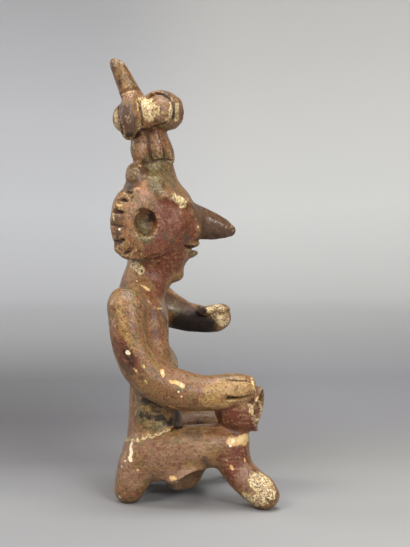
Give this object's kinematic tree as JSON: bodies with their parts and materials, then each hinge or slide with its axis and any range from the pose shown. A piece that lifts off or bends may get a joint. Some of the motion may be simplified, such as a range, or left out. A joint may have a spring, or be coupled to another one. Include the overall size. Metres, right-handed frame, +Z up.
{
  "type": "seated pottery figure",
  "caption": "Slender seated figure of burnished clay with a beaked nose, disc ears, a bound horned top-knot, one raised arm and a small jar on the knee.",
  "frame": {"origin": "on the ground, under the middle of the figure's box", "axes": "+X the way the figure looks, +Y to its left, +Z up"},
  "size_m": [0.103, 0.1, 0.2706],
  "materials": {
    "burnished_clay": "burnished red-brown slip, worn to buff in places"
  },
  "bodies": {
    "root": {"seated_figure": "burnished_clay"}
  },
  "joints": []
}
--------------------
**Request**
Write out all the data again, exactly as it appears.

**Task response**
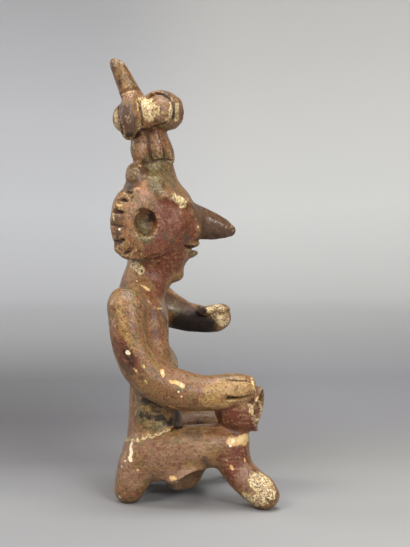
Give this object's kinematic tree as JSON: bodies with their parts and materials, then each hinge or slide with its axis and any range from the pose shown. A piece that lifts off or bends may get a joint. Some of the motion may be simplified, such as a range, or left out. A joint may have a spring, or be coupled to another one. Include the overall size. Metres, right-handed frame, +Z up.
{
  "type": "seated pottery figure",
  "caption": "Slender seated figure of burnished clay with a beaked nose, disc ears, a bound horned top-knot, one raised arm and a small jar on the knee.",
  "frame": {"origin": "on the ground, under the middle of the figure's box", "axes": "+X the way the figure looks, +Y to its left, +Z up"},
  "size_m": [0.103, 0.1, 0.2706],
  "materials": {
    "burnished_clay": "burnished red-brown slip, worn to buff in places"
  },
  "bodies": {
    "root": {"seated_figure": "burnished_clay"}
  },
  "joints": []
}